Sloan appeared in the web series Venice: The Series. In 2014, she played Louise Cassell in the soap opera web series Beacon Hill.

She has appeared in the following plays:
Changing Shoes, touring the U.S. and off-Broadway, NYC
Mine, off-Broadway, NYC
The Labor Party, off-off Broadway, NYC

Chasing Cleopatra 
Sloan's first work of fiction is a novel of love, betrayal, and suspense called Chasing Cleopatra (), published February 1, 2020. A perfect cocktail of spy, thriller and romance which takes place in Honolulu over Christmas 2011.

Chasing Othello 
Sloan's second book in the series, Chasing Othello, takes place in Honolulu, again, but goes far beyond to the deserts of Dubai with the same cast of characters with a new villain hiding in plain sight sets out to destroy Cleopatra. Chasing Othello is another perfect cocktail of spy, thriller and romance.  Published December 2022

Changing Shoes
Sloan co-wrote the one-woman autobiographical play, Changing Shoes: One woman's search for the meaning of life in a closet full of shoes with director, Joe Plummer. She began touring the U.S. with the play in 2010; it had its world premiere at the Boca Grande Theater in Boca Grande, Florida.

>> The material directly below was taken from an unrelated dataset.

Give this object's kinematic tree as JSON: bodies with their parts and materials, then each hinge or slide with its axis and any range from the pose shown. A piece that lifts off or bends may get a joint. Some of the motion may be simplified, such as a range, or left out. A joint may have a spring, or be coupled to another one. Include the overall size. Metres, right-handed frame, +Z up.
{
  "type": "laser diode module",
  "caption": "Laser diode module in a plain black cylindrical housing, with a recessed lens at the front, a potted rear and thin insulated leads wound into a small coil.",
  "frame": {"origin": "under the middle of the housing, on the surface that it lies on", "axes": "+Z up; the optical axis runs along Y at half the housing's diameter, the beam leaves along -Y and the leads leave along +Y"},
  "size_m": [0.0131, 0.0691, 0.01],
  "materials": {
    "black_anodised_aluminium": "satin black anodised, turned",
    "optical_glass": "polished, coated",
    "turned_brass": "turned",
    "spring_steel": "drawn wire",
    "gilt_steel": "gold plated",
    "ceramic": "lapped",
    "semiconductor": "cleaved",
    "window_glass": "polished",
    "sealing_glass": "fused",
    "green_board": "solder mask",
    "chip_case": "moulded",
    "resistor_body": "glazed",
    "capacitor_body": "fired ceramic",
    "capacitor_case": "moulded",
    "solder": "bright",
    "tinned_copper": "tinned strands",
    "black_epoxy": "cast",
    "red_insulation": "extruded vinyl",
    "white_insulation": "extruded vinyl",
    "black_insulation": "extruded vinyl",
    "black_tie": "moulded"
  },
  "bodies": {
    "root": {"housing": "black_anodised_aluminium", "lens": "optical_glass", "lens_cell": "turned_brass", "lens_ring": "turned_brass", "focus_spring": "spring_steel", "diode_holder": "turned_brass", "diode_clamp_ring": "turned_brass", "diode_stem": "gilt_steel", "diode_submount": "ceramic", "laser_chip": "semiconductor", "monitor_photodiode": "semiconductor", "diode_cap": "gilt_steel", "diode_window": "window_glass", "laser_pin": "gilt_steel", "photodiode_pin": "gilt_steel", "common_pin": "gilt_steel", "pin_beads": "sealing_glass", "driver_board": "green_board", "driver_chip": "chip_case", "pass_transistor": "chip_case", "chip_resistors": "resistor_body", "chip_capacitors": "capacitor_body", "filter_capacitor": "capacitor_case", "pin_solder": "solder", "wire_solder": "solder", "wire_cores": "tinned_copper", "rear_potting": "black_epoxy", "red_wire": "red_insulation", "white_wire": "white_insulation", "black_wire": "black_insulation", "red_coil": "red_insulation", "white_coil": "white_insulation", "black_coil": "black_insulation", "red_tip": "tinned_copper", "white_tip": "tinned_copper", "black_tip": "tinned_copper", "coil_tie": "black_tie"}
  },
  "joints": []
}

Sloan has said about the play:
Changing Shoes is a play about change. It's a play about finding the courage to transform yourself, to learn how to twinkle again after your lights have been dimmed.   This play is for anyone who has ever stood in front of the mirror and asked, ‘Can I stay in the game?’ The answer is yes — you just have to change your shoes!

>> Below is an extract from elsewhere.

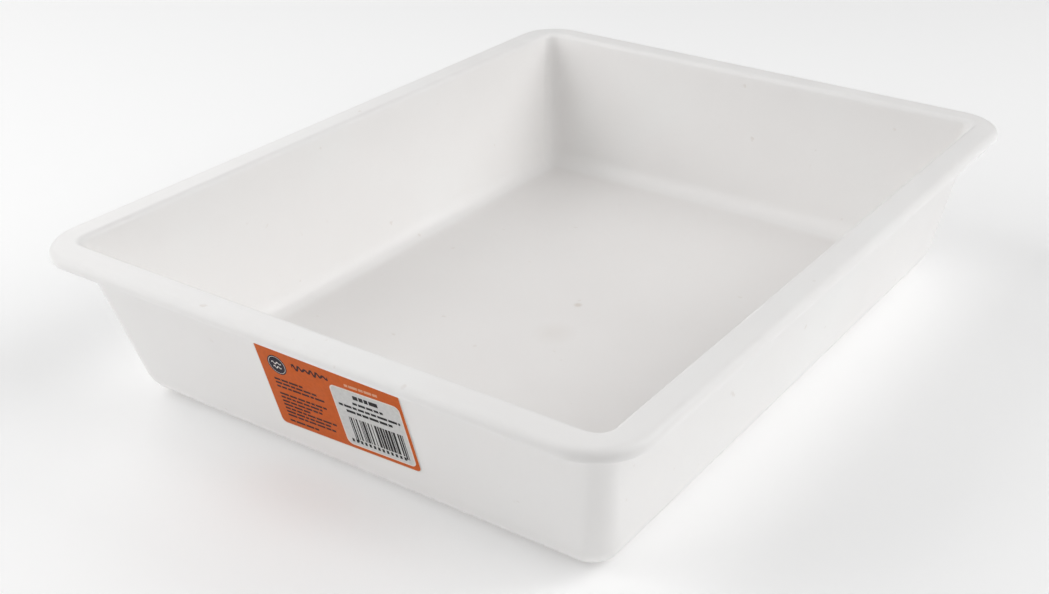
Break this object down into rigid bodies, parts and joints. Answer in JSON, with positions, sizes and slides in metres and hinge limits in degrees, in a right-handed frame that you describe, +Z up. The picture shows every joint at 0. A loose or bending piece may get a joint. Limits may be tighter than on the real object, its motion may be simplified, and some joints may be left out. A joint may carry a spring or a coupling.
{
  "type": "paint roller tray",
  "caption": "Deep rectangular tray with a flat floor, leaning walls, rounded corners and a flanged rim, and a printed sticker on one end.",
  "frame": {"origin": "middle of the base, on its underside", "axes": "+Z up, +Y along the tray away from the end with the sticker, +X across the tray"},
  "size_m": [0.288, 0.368, 0.075],
  "materials": {
    "tray_plastic": "satin white polypropylene, slightly milky",
    "sticker_film": "printed film, semi-gloss burnt orange"
  },
  "bodies": {
    "root": {"tray": "tray_plastic", "label": "sticker_film"}
  },
  "joints": []
}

Sloan wrote a related book, Changing Shoes: Getting Older--NOT OLD--with Style, Humor, and Grace, published September 2010 by Gotham Books/Penguin Group in hardcover (224 pages, ). The book was also released in e-book format ().

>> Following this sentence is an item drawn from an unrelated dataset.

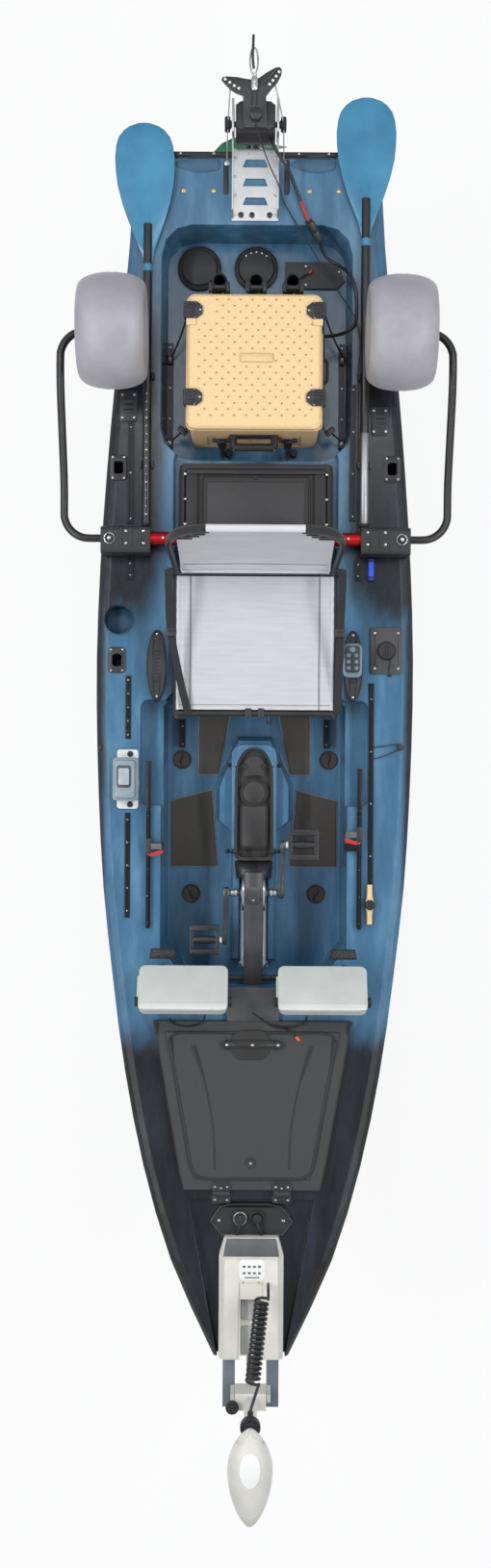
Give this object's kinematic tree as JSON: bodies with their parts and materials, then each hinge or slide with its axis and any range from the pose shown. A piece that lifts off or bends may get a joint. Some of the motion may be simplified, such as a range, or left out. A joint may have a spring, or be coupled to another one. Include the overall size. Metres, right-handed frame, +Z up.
{
  "type": "fishing kayak",
  "caption": "Sit-on-top fishing kayak with pedal drive, framed seat, gear crate, fold-down launch wheels, displays, paddle and tilting electric motors at bow and stern",
  "frame": {"origin": "On the centreline at the level of the hull's flat bottom, in the drive slot under the cockpit; the kayak is held up there by the water or its cradle", "axes": "+Y runs to the stern along the hull, +X to the side that is on the right with the stern at the top of the view, +Z up"},
  "size_m": [1.2344, 4.4364, 1.4499],
  "materials": {
    "blue_shell": "rotomoulded polyethylene, blue fading to black",
    "blue_paddle": "moulded nylon",
    "black_plastic": "moulded",
    "tan_plastic": "moulded",
    "off_white_plastic": "moulded",
    "display_grey": "moulded cover",
    "balloon": "soft vinyl balloon tyre on a plastic hub",
    "silver_metal": "anodised",
    "black_metal": "anodised",
    "red_metal": "anodised",
    "floor_pad": "textured foam pad",
    "seat_mesh": "woven mesh over foam",
    "propeller_plastic": "moulded",
    "cord_rubber": "rubber jacket",
    "line": "braided line"
  },
  "bodies": {
    "kayak": {"hull": "blue_shell", "tank_lid_left": "black_plastic", "tank_lid_centre": "black_plastic", "battery_plate": "black_plastic", "rod_tube_left": "black_plastic", "rod_tube_centre": "black_plastic", "rod_tube_right": "black_plastic", "crate_body": "tan_plastic", "cross_tube": "red_metal", "wheel_bracket_left": "black_metal", "wheel_bracket_right": "black_metal", "seat_tray": "black_plastic", "control_unit": "black_plastic", "side_handle_left": "black_plastic", "side_handle_right": "black_plastic", "rod_rail_left": "black_metal", "rod_rail_right": "black_metal", "rear_pad_left": "floor_pad", "rear_pad_right": "floor_pad", "front_pad_left": "floor_pad", "front_pad_right": "floor_pad", "console_tray": "black_plastic", "pivot_bar": "black_metal", "dash_plate": "black_plastic", "connector_plate": "black_plastic", "bow_mount": "off_white_plastic", "motor_bracket": "silver_metal", "paddle_left": "blue_paddle", "paddle_right": "blue_paddle", "curly_cord": "cord_rubber", "power_cable": "cord_rubber", "lift_line": "line", "steering_line_left": "line", "steering_line_right": "line"},
    "crate_lid": {"crate_lid": "tan_plastic"},
    "sleeve_left": {"wheel_sleeve_left": "red_metal"},
    "arm_left": {"wheel_arm_left": "black_metal"},
    "wheel_left": {"wheel_left": "balloon"},
    "sleeve_right": {"wheel_sleeve_right": "red_metal"},
    "arm_right": {"wheel_arm_right": "black_metal"},
    "wheel_right": {"wheel_right": "balloon"},
    "drive": {"drive_unit": "black_plastic"},
    "crank": {"crank": "black_metal"},
    "pedal_left": {"pedal_left": "black_plastic"},
    "pedal_right": {"pedal_right": "black_plastic"},
    "drive_propeller": {"drive_propeller": "propeller_plastic"},
    "seat": {"seat_frame": "black_metal", "seat_pad": "seat_mesh"},
    "seat_back": {"back_frame": "black_metal", "back_pad": "seat_mesh"},
    "hatch": {"hatch_lid": "black_plastic"},
    "display_left": {"display_left": "display_grey"},
    "display_right": {"display_right": "display_grey"},
    "bow_cradle": {"bow_cradle": "off_white_plastic"},
    "bow_motor": {"bow_shaft": "black_metal", "bow_head": "off_white_plastic"},
    "bow_propeller": {"bow_propeller": "propeller_plastic"},
    "stern_tilt": {"stern_housing": "black_metal"},
    "stern_motor": {"stern_shaft": "black_metal"},
    "stern_propeller": {"stern_propeller": "propeller_plastic"}
  },
  "joints": [
    {"name": "crate_lid_hinge", "type": "hinge", "parent": "kayak", "child": "crate_lid", "pos_m": [-0.216, 1.31, 0.4806], "axis": [0, -1, 0], "range_deg": [0, 100]},
    {"name": "hatch_hinge", "type": "hinge", "parent": "kayak", "child": "hatch", "pos_m": [0, -1.279, 0.4039], "axis": [1, 0, 0], "range_deg": [0, 95]},
    {"name": "wheel_arm_left_swing", "type": "hinge", "parent": "sleeve_left", "child": "arm_left", "pos_m": [0, 0.779, 0.4], "axis": [1, 0, 0], "range_deg": [0, 205]},
    {"name": "wheel_arm_left_slide", "type": "slide", "parent": "kayak", "child": "sleeve_left", "axis": [-1, 0, 0], "range_m": [0, 0.226]},
    {"name": "wheel_left_spin", "type": "hinge", "parent": "arm_left", "child": "wheel_left", "pos_m": [-0.443, 1.396, 0.53], "axis": [1, 0, 0], "continuous": true},
    {"name": "wheel_arm_right_swing", "type": "hinge", "parent": "sleeve_right", "child": "arm_right", "pos_m": [0, 0.779, 0.4], "axis": [1, 0, 0], "range_deg": [0, 205]},
    {"name": "wheel_arm_right_slide", "type": "slide", "parent": "kayak", "child": "sleeve_right", "axis": [1, 0, 0], "range_m": [0, 0.226]},
    {"name": "wheel_right_spin", "type": "hinge", "parent": "arm_right", "child": "wheel_right", "pos_m": [0.443, 1.396, 0.53], "axis": [1, 0, 0], "continuous": true},
    {"name": "drive_tilt", "type": "hinge", "parent": "kayak", "child": "drive", "pos_m": [0, -0.613, 0.29], "axis": [1, 0, 0], "range_deg": [0, 22]},
    {"name": "crank_spin", "type": "hinge", "parent": "drive", "child": "crank", "pos_m": [0, -0.337, 0.34], "axis": [1, 0, 0], "continuous": true},
    {"name": "drive_propeller_spin", "type": "hinge", "parent": "drive", "child": "drive_propeller", "pos_m": [0, -0.337, -0.262], "axis": [0, 1, 0], "continuous": true},
    {"name": "pedal_left_spin", "type": "hinge", "parent": "crank", "child": "pedal_left", "pos_m": [0, -0.49205, 0.28357], "axis": [1, 0, 0], "continuous": true},
    {"name": "pedal_right_spin", "type": "hinge", "parent": "crank", "child": "pedal_right", "pos_m": [0, -0.18195, 0.39643], "axis": [1, 0, 0], "continuous": true},
    {"name": "seat_slide", "type": "slide", "parent": "kayak", "child": "seat", "axis": [0, 1, 0], "range_m": [-0.1, 0.03]},
    {"name": "seat_back_fold", "type": "hinge", "parent": "seat", "child": "seat_back", "pos_m": [0, 0.676, 0.404], "axis": [1, 0, 0], "range_deg": [-10, 98]},
    {"name": "display_left_tilt", "type": "hinge", "parent": "kayak", "child": "display_left", "pos_m": [0, -0.655, 0.431], "axis": [1, 0, 0], "range_deg": [-15, 25]},
    {"name": "display_right_tilt", "type": "hinge", "parent": "kayak", "child": "display_right", "pos_m": [0, -0.655, 0.431], "axis": [1, 0, 0], "range_deg": [-15, 25]},
    {"name": "bow_motor_tilt", "type": "hinge", "parent": "kayak", "child": "bow_cradle", "pos_m": [0, -1.893, 0.474], "axis": [-1, 0, 0], "range_deg": [0, 90], "deforming": ["curly_cord"]},
    {"name": "bow_motor_steer", "type": "hinge", "parent": "bow_cradle", "child": "bow_motor", "pos_m": [0, -1.893, 0.474], "axis": [0, 0, 1], "range_deg": [-350, 10]},
    {"name": "bow_propeller_spin", "type": "hinge", "parent": "bow_motor", "child": "bow_propeller", "pos_m": [0, -1.893, -0.47], "axis": [0, 1, 0], "continuous": true},
    {"name": "stern_motor_tilt", "type": "hinge", "parent": "kayak", "child": "stern_tilt", "pos_m": [-0.008, 2.086, 0.392], "axis": [1, 0, 0], "range_deg": [0, 75], "deforming": ["power_cable", "lift_line", "steering_line_left", "steering_line_right"]},
    {"name": "stern_motor_steer", "type": "hinge", "parent": "stern_tilt", "child": "stern_motor", "pos_m": [-0.008, 2.086, 0.392], "axis": [0, 0, 1], "range_deg": [-40, 40]},
    {"name": "stern_propeller_spin", "type": "hinge", "parent": "stern_motor", "child": "stern_propeller", "pos_m": [-0.008, 2.086, -0.18], "axis": [-0.1132, 0.9936, 0], "continuous": true}
  ],
  "couplings": [
    {"joint": "wheel_arm_left_slide", "follows": "wheel_arm_left_swing", "m_per_rad": 0.063},
    {"joint": "wheel_arm_right_slide", "follows": "wheel_arm_right_swing", "m_per_rad": 0.063},
    {"joint": "drive_propeller_spin", "follows": "crank_spin", "ratio": 10}
  ]
}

Spanning more than 40 years of her life, Changing Shoes begins when Tina has a chance encounter with an old pair of shoes while dressing for the Daytime Emmy Awards. The shoes launch Tina on a journey through her past, from sexy starlet to leading lady to daytime matriarch, ultimately forcing her to confront the question: “What do I have to do to remain vital?” As one of the characters in the play tells her: “Always wear your own shoes, otherwise your feet won’t know where to take you.”

Personal life
Tina married Steve McPherson in 1975. Their son, Renny, graduated from Harvard and served as a captain in the Marine Corps. He and his wife have three children.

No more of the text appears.